How do rate limits and sync frequency affect large teams and high-volume calendars?

Rate limits and sync frequency affect large teams because higher event volume increases the chance of delayed updates and missed triggers, so you must filter what syncs, batch updates, and set realistic refresh expectations based on your integration platform. (make.com)

More specifically, volume creates three operational problems:

  1. Noise: too many non-project events clog your Smartsheet rows.
  2. Load: frequent changes create frequent sync operations.
  3. Latency: “near real-time” becomes “eventually consistent.”

To reduce load without losing value:

  • Sync only events that match a project naming convention (e.g., prefix “[ProjectX]”).
  • Sync only events from a dedicated project calendar, not personal calendars.
  • Filter Smartsheet rows by status (exclude “Done” from event creation/update).
  • For large sheets, consider segmentation because Smartsheet publishing/overlay capabilities can have per-sheet limits for the number of rows involved. (help.smartsheet.com)

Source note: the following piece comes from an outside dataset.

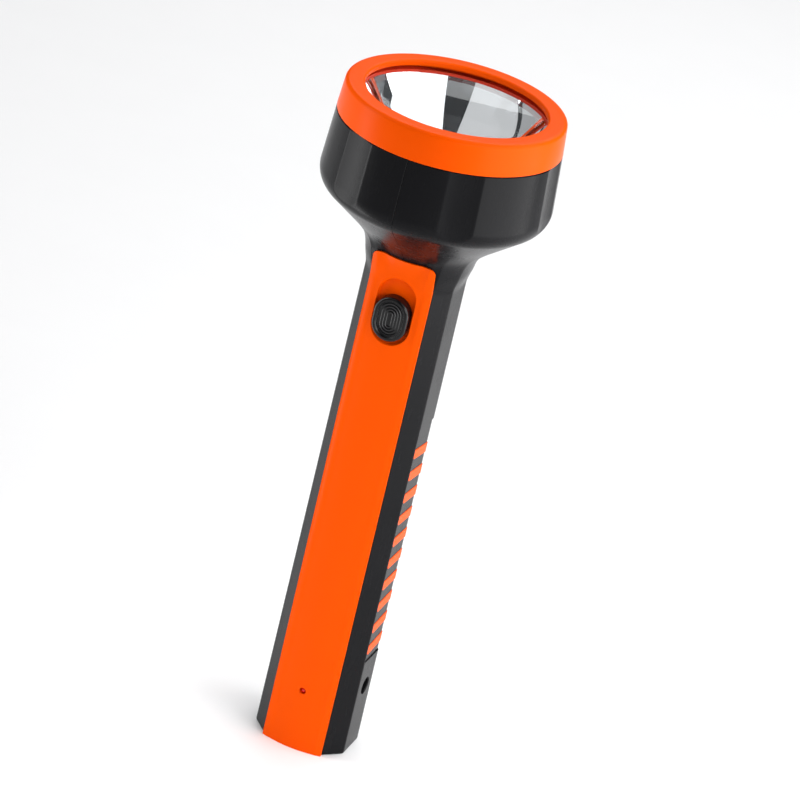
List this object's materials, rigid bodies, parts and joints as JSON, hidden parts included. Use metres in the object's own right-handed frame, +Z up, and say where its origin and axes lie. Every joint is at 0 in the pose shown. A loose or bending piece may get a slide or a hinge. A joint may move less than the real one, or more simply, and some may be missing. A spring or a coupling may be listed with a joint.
{
  "type": "hand torch",
  "caption": "Rechargeable hand torch: octagonal handle with a coloured front panel and thumb slide switch, flaring into a round lamp head with a mirror reflector.",
  "frame": {"origin": "middle of the flat base that the torch stands on, lens up", "axes": "+Z up the torch from the base to the lens; -Y the front, with the coloured panel and the switch; +X the side with the charging socket"},
  "size_m": [0.0818, 0.0828, 0.2565],
  "materials": {
    "orange_plastic": "semi-gloss moulded orange",
    "black_plastic": "semi-gloss moulded black with a faint fine texture",
    "switch_black": "gloss black",
    "clear_lens": "clear polished window",
    "seal_rubber": "matt",
    "mirror_plating": "vacuum plated mirror",
    "heat_sink_metal": "milled",
    "board_metal": "white solder mask",
    "lamp_phosphor": "silicone dome over yellow phosphor",
    "plated_steel": "nickel plated",
    "white_plastic": "moulded",
    "contact_brass": "bright",
    "board_green": "solder mask over glass fibre",
    "component_black": "moulded",
    "indicator_red": "diffused red",
    "cell_wrap": "shrink wrap",
    "cradle_plastic": "moulded",
    "lead_red": "soft insulation",
    "lead_black": "soft insulation"
  },
  "bodies": {
    "torch_body": {"bezel_ring": "orange_plastic", "lens_window": "clear_lens", "lens_gasket": "seal_rubber", "reflector": "mirror_plating", "lamp_heat_sink": "heat_sink_metal", "lamp_board": "board_metal", "lamp_screws": "plated_steel", "lamp_emitter": "lamp_phosphor", "right_body_shell": "black_plastic", "left_body_shell": "black_plastic", "body_screws": "plated_steel", "front_panel": "orange_plastic", "switch_housing": "switch_black", "switch_terminals": "contact_brass", "switch_screws": "plated_steel", "right_grip_insert": "orange_plastic", "left_grip_insert": "orange_plastic", "main_board": "board_green", "board_screws": "plated_steel", "charge_controller": "component_black", "board_components": "component_black", "charge_indicator": "indicator_red", "charging_socket": "component_black", "socket_centre_pin": "plated_steel", "battery_cell": "cell_wrap", "battery_cradle": "cradle_plastic", "battery_spring": "plated_steel", "battery_plate": "plated_steel", "lamp_lead_live": "lead_red", "switch_lead": "lead_red", "lamp_lead_return": "lead_black", "battery_lead_positive": "lead_red", "battery_lead_negative": "lead_black"},
    "switch": {"switch_knob": "switch_black", "switch_slider": "white_plastic", "switch_contact": "contact_brass"}
  },
  "joints": [
    {"name": "switch_slide", "type": "slide", "parent": "torch_body", "child": "switch", "axis": [0, 0, 1], "range_m": [0, 0.0056]}
  ]
}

What governance and security practices matter for enterprise teams?

Enterprise teams need governance that protects continuity: least-privilege access, clear ownership of calendars/sheets, stable service accounts (when appropriate), documented rules, and an audit trail—so sync doesn’t break when roles change or when compliance is required.

In short, focus on these practices:

  • Least privilege: grant only required permissions to integrations and users.
  • Ownership continuity: don’t tie mission-critical integrations to a single employee’s personal Google account.
  • Standardized templates: use consistent columns (Event ID, Last Sync Time, Sync Status) across project sheets.
  • Change management: document who can change mapping rules and when.
  • Transparency: ensure the team can see whether an event/row is “in sync” or “needs review.”

When you treat governance as part of the integration—not an afterthought—your Google Calendar ↔ Smartsheet sync becomes a trustworthy operational system instead of a fragile convenience layer.